"Section 3 Disqualification from Holding Office
"No person shall be a Senator or Representative in Congress, or elector of President and Vice-President, or hold any office, civil or military, under the United States, or under any State, who, having previously taken an oath, as a member of Congress, or as an officer of the United States, or as a member of any State legislature, or as an executive or judicial officer of any State, to support the Constitution of the United States, shall have engaged in insurrection or rebellion against the same, or given aid or comfort to the enemies thereof. But Congress may by a vote of two-thirds of each House, remove such disability."

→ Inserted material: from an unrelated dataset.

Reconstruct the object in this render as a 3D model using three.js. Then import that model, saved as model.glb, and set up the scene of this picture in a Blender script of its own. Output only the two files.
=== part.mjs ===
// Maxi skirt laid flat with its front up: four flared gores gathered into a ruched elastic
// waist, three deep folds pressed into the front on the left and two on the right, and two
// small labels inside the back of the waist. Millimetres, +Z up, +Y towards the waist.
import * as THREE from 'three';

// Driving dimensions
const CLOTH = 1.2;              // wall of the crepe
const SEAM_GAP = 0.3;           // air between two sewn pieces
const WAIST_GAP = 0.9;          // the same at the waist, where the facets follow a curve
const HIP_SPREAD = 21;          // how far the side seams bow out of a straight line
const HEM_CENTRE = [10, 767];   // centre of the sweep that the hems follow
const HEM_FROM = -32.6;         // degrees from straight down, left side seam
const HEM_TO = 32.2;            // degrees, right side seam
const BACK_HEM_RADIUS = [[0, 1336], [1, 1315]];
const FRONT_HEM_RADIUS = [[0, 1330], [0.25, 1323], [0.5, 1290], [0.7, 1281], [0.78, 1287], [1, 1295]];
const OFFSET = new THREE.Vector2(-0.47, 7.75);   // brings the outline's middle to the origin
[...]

The Supreme Court of Colorado and the Secretary of State of Maine have both declared Donald Trump ineligible for the presidential ballot under this provision of the constitution. The case is already on its way to the Supreme Court, which will have to pass on it. Should the court deny the states the right to take this step, they would in my opinion betray the "originalism" which several of the justices claim to be the foundation of their jurisprudence. That is not only because of the plain meaning of these words, but because of the history of their application during the four years in which this provision remained in effect after the ratification of the 14th Amendment, from 1868 until 1872, when Congress, following the text of the provision, removed the disability from nearly all former confederates except the top leadership. That history is summarized by this excellent web article, which I encourage you all to read in full, and which I will summarize.

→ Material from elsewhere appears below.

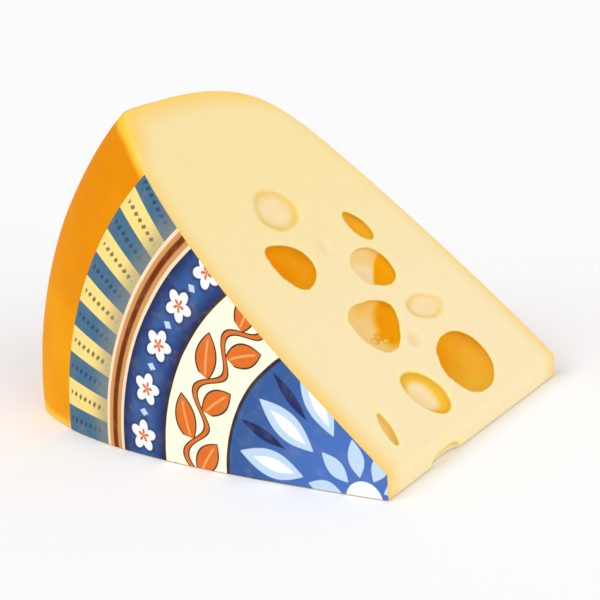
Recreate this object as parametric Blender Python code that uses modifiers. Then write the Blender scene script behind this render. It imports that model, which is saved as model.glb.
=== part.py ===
"""Cheese wedge: a slice of a domed wheel with round eyes, lying on its lower cut face.

Metres, +Z up. The wheel's axis runs along Y and the printed face looks towards -Y. The blunt
tip points towards +X and the rind towards -X. The origin is under the middle of the wedge.
"""

import math

import bmesh
import bpy
import numpy as np
from mathutils import Matrix, Vector

# The wheel that the wedge is cut from
WHEEL_RADIUS = 0.180
WHEEL_THICKNESS = 0.147
WIDEST_LINE = 0.034           # the widest line lies this far from the middle, on the printed side
PRINTED_DOME = 0.103          # share of its height that the printed face loses from centre to rim
PRINTED_FLATNESS = 3.23       # powers of the shoulder curve: higher is flatter, with a tighter turn
PRINTED_SHOULDER = 1.30
BACK_DOME = 0.199
BACK_FLATNESS = 16.2
BACK_SHOULDER = 2.87
PROFILE_SAMPLES = 900
PROFILE_POINTS = 40
PROFILE_TURN_WEIGHT = 0.035   # metres of straight profile that one radian of turning counts as
WHEEL_STEPS = 128

# The cuts that make the wedge
WEDGE_ANGLE = math.radians(42.5)
TIP_HEIGHT = 0.0103
AXIS_BEHIND_TIP = 0.0102
AXIS_BELOW_BASE = 0.0016
CUTTER_SIZE = 0.6

# The printed sheet on the flat face
LABEL_RADIUS = 0.1492
LABEL_GAP = 0.0003
LABEL_THICKNESS = 0.0003
LABEL_RINGS = 12

CHEESE_COLOUR = (0.94, 0.76, 0.43, 1.0)
LABEL_COLOUR = (0.10, 0.20, 0.42, 1.0)

# Eyes, in millimetres and degrees: distance from the tip, distance across, long half of the
# mouth, short half, turn of the long half away from the tip's direction, depth of the hollow
MILLIMETRE = 0.001
TOP_EYES = (
    (112.0, -5.0, 13.0, 9.4, 75, 2.6),
    (87.5, -24.7, 11.2, 9.6, 165, 9.0),
    (90.5, 31.0, 7.8, 4.7, 170, 4.0),
    (71.8, 16.6, 12.9, 9.1, 85, 7.0),
    (50.0, -11.9, 15.8, 11.2, 82, 9.0),
    (47.2, 26.3, 13.6, 6.2, 93, 2.2),
    (18.6, 16.0, 17.2, 13.6, 73, 10.5),
    (16.7, -18.0, 12.3, 9.4, 152, 7.0),
    (13.1, -53.8, 7.3, 2.7, 23, 4.0),
)
BASE_EYES = (
    (44.0, -24.0, 9.5, 7.0, 40, 4.0),
    (58.0, 29.0, 12.5, 9.0, 100, 6.5),
    (76.0, -34.0, 8.0, 5.5, 15, 5.0),
    (109.0, 39.0, 10.5, 8.5, 60, 7.5),
    (122.0, -21.0, 14.0, 10.5, 80, 9.0),
    (139.0, 14.0, 9.0, 6.0, 150, 4.5),
    (149.0, -45.0, 7.5, 5.0, 110, 4.0),
)
TIP_EYE_PLACE = Vector((0.0025, -0.032, 0.0045))    # from the foot of the tip
TIP_EYE_HALVES = (0.0065, 0.0125, 0.0048)
DEEP_EYE_SHARE = 0.5          # an eye deeper than this share of its short half opens narrower
DEEP_EYE_SINK = 0.25          # its widest line lies this share of its depth under the face
DISH_RISE = 1.2               # a shallow dish is the foot of a ball centred this far above it
LARGE_EYE = 9.0
LARGE_EYE_SEGMENTS = 28
SMALL_EYE_SEGMENTS = 20

# The sheet stands proud on one side only, so the cheese is moved by half of that
TIP_FOOT = Vector(((WHEEL_RADIUS + AXIS_BEHIND_TIP) / 2, (LABEL_GAP + LABEL_THICKNESS) / 2, 0.0))
TIP_TOP = TIP_FOOT + Vector((0.0, 0.0, TIP_HEIGHT))
AXIS_PLACE = TIP_FOOT + Vector((-AXIS_BEHIND_TIP, 0.0, -AXIS_BELOW_BASE))
ACROSS = Vector((0.0, 1.0, 0.0))
UP_THE_FACE = Vector((-math.cos(WEDGE_ANGLE), 0.0, math.sin(WEDGE_ANGLE)))
TOP_NORMAL = Vector((math.sin(WEDGE_ANGLE), 0.0, math.cos(WEDGE_ANGLE)))
BASE_NORMAL = Vector((0.0, 0.0, -1.0))
TIP_NORMAL = Vector((1.0, 0.0, 0.0))


def clear_scene():
    for thing in list(bpy.data.objects):
        bpy.data.objects.remove(thing, do_unlink=True)


def new_collection(name):
    collection = bpy.data.collections.new(name)
    bpy.context.scene.collection.children.link(collection)
    return collection


def principled(name, colour, roughness):
    material = bpy.data.materials.new(name)
    material.use_nodes = True
    shader = material.node_tree.nodes["Principled BSDF"]
    shader.inputs["Base Color"].default_value = colour
    shader.inputs["Roughness"].default_value = roughness
    shader.inputs["Metallic"].default_value = 0.0
    return material


def printed_face(radius):
    """Height of the printed face along the wheel's axis, measured from the middle of the wheel."""
    share = min(radius / WHEEL_RADIUS, 1.0)
    height = WHEEL_THICKNESS / 2 - WIDEST_LINE
    dome = 1 - PRINTED_DOME * share**2
    return WIDEST_LINE + height * dome * (1 - share**PRINTED_FLATNESS) ** (1 / PRINTED_SHOULDER)


def back_face(radius):
    """Height of the plain back face along the wheel's axis, below the middle of the wheel."""
    share = min(radius / WHEEL_RADIUS, 1.0)
    height = WHEEL_THICKNESS / 2 + WIDEST_LINE
    dome = 1 - BACK_DOME * share**2
    return WIDEST_LINE - height * dome * (1 - share**BACK_FLATNESS) ** (1 / BACK_SHOULDER)


def spread(curve, count):
    """Pick count points of a fine curve, closer together where the curve turns."""
    steps = np.diff(curve, axis=0)
    lengths = np.hypot(steps[:, 0], steps[:, 1])
    headings = np.unwrap(np.arctan2(steps[:, 1], steps[:, 0]))
    turns = np.concatenate(([0.0], np.abs(np.diff(headings))))
    travelled = np.concatenate(([0.0], np.cumsum(lengths + PROFILE_TURN_WEIGHT * turns)))
    wanted = np.linspace(0.0, travelled[-1], count)
    radii = np.interp(wanted, travelled, curve[:, 0])
    heights = np.interp(wanted, travelled, curve[:, 1])
    return list(zip(radii, heights))


def wheel_profile():
    """Half section of the wheel, from the printed centre over the rim to the back centre."""
    radii = WHEEL_RADIUS * np.sin(np.linspace(0.0, math.pi / 2, PROFILE_SAMPLES))
    front = [(radius, printed_face(radius)) for radius in radii]
    back = [(radius, back_face(radius)) for radius in radii[::-1]]
    return spread(np.array(front + back[1:]), PROFILE_POINTS)


def label_profile():
    """Half section of the sheet: out along its face, over its edge and back along its underside."""
    radii = np.linspace(0.0, LABEL_RADIUS, LABEL_RINGS)
    inner = [(radius, printed_face(radius) + LABEL_GAP) for radius in radii]
    outer = [(radius, height + LABEL_THICKNESS) for radius, height in inner]
    return outer + inner[::-1]


def turned(name, profile, collection, material):
    """A solid turned about the wheel's axis from a half section of (radius, height) points."""
    mesh = bpy.data.meshes.new(name)
    points = [(radius, 0.0, height) for radius, height in profile]
    edges = [(index, index + 1) for index in range(len(points) - 1)]
    mesh.from_pydata(points, edges, [])
    mesh.materials.append(material)
    solid = bpy.data.objects.new(name, mesh)
    solid.location = AXIS_PLACE
    solid.rotation_euler = (math.pi / 2, 0.0, 0.0)
    collection.objects.link(solid)
    screw = solid.modifiers.new("turn", "SCREW")
    screw.steps = WHEEL_STEPS
    screw.render_steps = WHEEL_STEPS
    screw.use_merge_vertices = True
    screw.merge_threshold = 0.0001
    screw.use_smooth_shade = True
    return solid


def file_cutter(cutter, collection):
    """Put a cutter in its collection alone, drawn as wire and left out of renders."""
    for owner in list(cutter.users_collection):
        owner.objects.unlink(cutter)
    collection.objects.link(cutter)
    cutter.hide_render = True
    cutter.display_type = "WIRE"


def slab(name, corner, normal, collection):
    """A large block whose one side is a knife cut through corner, facing along normal."""
    bpy.ops.mesh.primitive_cube_add(size=CUTTER_SIZE)
    block = bpy.context.object
    block.name = name
    block.rotation_mode = "QUATERNION"
    block.rotation_quaternion = Vector((0.0, 0.0, 1.0)).rotation_difference(normal)
    block.location = corner + normal * CUTTER_SIZE / 2
    file_cutter(block, collection)


def hollow(name, place, halves, frame, segments, collection):
    """An ellipsoid cutter with the given half sizes along the three axes of frame."""
    mesh = bpy.data.meshes.new(name)
    form = bmesh.new()
    bmesh.ops.create_uvsphere(form, u_segments=segments, v_segments=segments // 2, radius=1.0)
    size = Matrix.Diagonal((*halves, 1.0))
    bmesh.ops.transform(form, matrix=frame.to_4x4() @ size, verts=form.verts)
    form.to_mesh(mesh)
    form.free()
    cutter = bpy.data.objects.new(name, mesh)
    cutter.location = place
    file_cutter(cutter, collection)


def carve_eyes(name, eyes, start, forward, normal, collection):
    """Hollows in a cut face, each an ellipsoid whose mouth on the face has the given half sizes."""
    for number, (distance, offset, long_half, short_half, turn, depth) in enumerate(eyes, 1):
        angle = math.radians(turn)
        long_axis = forward * math.cos(angle) + ACROSS * math.sin(angle)
        short_axis = normal.cross(long_axis)
        frame = Matrix((long_axis, short_axis, normal)).transposed()
        is_deep = depth > DEEP_EYE_SHARE * short_half
        centre = -DEEP_EYE_SINK * depth if is_deep else DISH_RISE * depth
        deep_half = depth + centre
        mouth = math.sqrt(1 - (centre / deep_half) ** 2)
        halves = Vector((long_half / mouth, short_half / mouth, deep_half)) * MILLIMETRE
        place = start + (forward * distance + ACROSS * offset + normal * centre) * MILLIMETRE
        segments = LARGE_EYE_SEGMENTS if long_half > LARGE_EYE else SMALL_EYE_SEGMENTS
        hollow(f"{name}_{number}", place, halves, frame, segments, collection)


def cut_by(solid, collection):
    boolean = solid.modifiers.new("cut", "BOOLEAN")
    boolean.operation = "DIFFERENCE"
    boolean.operand_type = "COLLECTION"
    boolean.collection = collection
    boolean.solver = "EXACT"


def make_cheese(parts):
    """The wedge: a turned wheel with its rind, cut by three planes and by the eyes they open."""
    cutters = new_collection("cheese_cutters")
    slab("base_cut", TIP_FOOT, BASE_NORMAL, cutters)
    slab("tip_cut", TIP_FOOT, TIP_NORMAL, cutters)
    slab("top_cut", TIP_TOP, TOP_NORMAL, cutters)
    carve_eyes("top_eye", TOP_EYES, TIP_TOP, UP_THE_FACE, TOP_NORMAL, cutters)
    carve_eyes("base_eye", BASE_EYES, TIP_FOOT, -TIP_NORMAL, BASE_NORMAL, cutters)
    straight = Matrix.Identity(3)
    hollow("tip_eye", TIP_FOOT + TIP_EYE_PLACE, TIP_EYE_HALVES, straight, LARGE_EYE_SEGMENTS, cutters)
    material = principled("cheese", CHEESE_COLOUR, 0.45)
    cheese = turned("cheese", wheel_profile(), parts, material)
    cut_by(cheese, cutters)


def make_label(parts):
    """The printed sheet, which follows the flat face and ends at the same cuts."""
    cutters = new_collection("label_cutters")
    slab("label_base_cut", TIP_FOOT - BASE_NORMAL * LABEL_GAP, BASE_NORMAL, cutters)
    slab("label_tip_cut", TIP_FOOT, TIP_NORMAL, cutters)
    slab("label_top_cut", TIP_TOP, TOP_NORMAL, cutters)
    material = principled("label", LABEL_COLOUR, 0.4)
    label = turned("label", label_profile(), parts, material)
    cut_by(label, cutters)


def main():
    clear_scene()
    parts = new_collection("cheese_wedge")
    make_cheese(parts)
    make_label(parts)


main()
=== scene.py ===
"""Looks of the cheese wedge: cut paste with round eyes, a coated rind and a printed sheet.

Metres, +Z up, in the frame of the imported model. The wheel's axis runs along Y, the printed face
looks towards -Y, the blunt tip towards +X and the rind towards -X.
"""

import math
from collections import namedtuple
from functools import partialmethod

import bmesh
import bpy
import numpy as np
from bpy.props import FloatProperty, FloatVectorProperty, IntProperty, PointerProperty
from mathutils import Matrix, Vector


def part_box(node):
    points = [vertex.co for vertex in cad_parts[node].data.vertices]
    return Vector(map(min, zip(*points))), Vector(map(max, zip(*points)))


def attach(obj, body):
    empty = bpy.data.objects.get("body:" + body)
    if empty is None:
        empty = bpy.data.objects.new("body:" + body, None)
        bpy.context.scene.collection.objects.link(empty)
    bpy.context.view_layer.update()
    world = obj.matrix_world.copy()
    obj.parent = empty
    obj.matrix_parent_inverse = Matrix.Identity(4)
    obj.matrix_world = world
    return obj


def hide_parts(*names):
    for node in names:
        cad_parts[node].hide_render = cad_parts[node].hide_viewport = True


bl_info = {
    "name": "Cheese wedge",
    "version": (1, 0, 0),
    "blender": (4, 5, 0),
    "location": "3D View > Sidebar > Cheese",
    "description": "Builds a cheese wedge with eyes, a coated rind and a printed sheet",
    "category": "Object",
}

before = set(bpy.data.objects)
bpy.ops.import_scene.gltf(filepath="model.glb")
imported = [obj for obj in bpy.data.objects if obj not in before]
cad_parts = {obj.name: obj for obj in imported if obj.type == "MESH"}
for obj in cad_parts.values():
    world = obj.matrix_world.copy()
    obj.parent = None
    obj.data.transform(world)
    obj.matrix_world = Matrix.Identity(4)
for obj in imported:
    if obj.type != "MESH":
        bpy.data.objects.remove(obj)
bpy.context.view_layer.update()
CHEESE_LOW, CHEESE_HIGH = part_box("cheese")

MILLIMETRE = 0.001
ACROSS = Vector((0.0, 1.0, 0.0))
UP = Vector((0.0, 0.0, 1.0))
BASE_NORMAL = -UP
TIP_NORMAL = Vector((1.0, 0.0, 0.0))
TIP_FOOT = Vector((CHEESE_HIGH[0], (CHEESE_LOW[1] + CHEESE_HIGH[1]) / 2, 0.0))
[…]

Critically, it is very clear that one did not have to be criminally convicted of insurrection in the wake of the Civil War to be disqualified from office. Almost no confederates were ever formally charged with rebellion, but thousands of them recognized the applicability of the clause to themselves, in effect, by petitioning Congress to remove their disability. The article lists six men who assumed state or federal offices and were removed from them after judicial proceedings in state courts or federal court (as has happened to Trump in Colorado); by state executive officials (as has happened to him in Maine); or because Congress refused to seat them, citing section 3. None them had been convicted of any crime relating to insurrection. The reason conviction was not necessary, the article argues, was that disqualification from office is not a criminal penalty. In addition, in one case, the Governor of Georgia refused to certify victorious candidate for the House of Representatives on the grounds that he had engaged in the rebellion, suggesting that states could act against ineligible candidates for federal office. (The House of Representatives also refused to seat that candidate, however.) The article also notes that section 3 was interpreted to apply to anyone who had advocated rebellion, whether they had specifically rebelled themselves or not. Nor does it seem out of place for me to point out that the Democratic Party in the post-Civil War era never nominated anyone from the old Confederacy for either president or vice president, even after Congress acted to remove the restriction on nearly all ex-confederates in 1872. Such people were likely to have fought for the Confederacy and remained disqualified in fact if not by law.
Two men have been disqualified from holding office under the clause in subsequent eras. Victor Berger, the Socialist mayor of Milwaukee, opposed US entry into the First World War, leading to his indictment--along with many other fellow socialists, such as Eugene V. Debs--under the Espionage Act. He was elected to Congress while under indictment in November 1918, convicted in February 1919, and denied his seat by the House of Representatives when it met in December 1919 under section 3 of the Fourteenth Amendment. His conviction was eventually overturned and he returned to Congress in 1923, after having been defeated in the Republican sweep of 1920. Interestingly enough, however, there seems to have been no attempt to keep Debs of the ballot in 1920, when he ran for president on the Socialist ticket while serving his sentence and won nearly one million votes. More recently, a New Mexico state court disqualified a man from holding office as a county commissioner because he had been convicted of trespassing during the January 6 insurrection at the Capitol--confirming that the clause is very much alive.
The history of the application of this clause from 1868 into 1872, and more recently in New Mexico, suggests to me that the authorities in Colorado and Maine are historically well within their rights to conclude that Donald Trump participated in an insurrection and thus is now ineligible to hold any office under the United States, and therefore ineligible for the ballot for nomination or election in their state. (The argument that section 3 does not apply to the presidency is, in my opinion, utterly without merit.) Other states might do the same--but they would almost certainly be solidly blue ones, whose loss would not cost Trump any electoral votes. (The Maine ruling would have cost him one electoral vote, based on his victory in one of Maine's two congressional districts, in 2020, but Biden carried the popular vote in both Maine and Colorado quite comfortably.) Meanwhile, the denial of certain states to Trump would probably energize his supporters in the critical purple states still further. The Supreme Court will almost certainly not be asked if the federal courts could deny Trump the right to receive any electoral votes at all, and it is hard to imagine that this court would do so anyway. In theory either house of Congress could vote not to certify a Trump victory on the grounds that he was ineligible to serve under section 3, just as the House several times refused to seat members on those very grounds, but that, it seems to me, would almost surely result in a new civil war of some kind.
The government of the United States could summarily bar many thousands of former office-holders from any role in government in 1868 because it had put down their rebellion by force during four years of almost total war. We are in danger today because our government does not now enjoy comparable prestige and the country is still deeply divided over whether Donald Trump tried to overthrow the government or not. I am not even sure that Trump's conviction for attempting to overturn the election, either in Georgia or in federal court, would change the situation very much, because even then, roughly half the country would reject attempts to disqualify him. The failure over the last twenty years to renew confidence in our Constitution and our institutions threatens terrible consequences.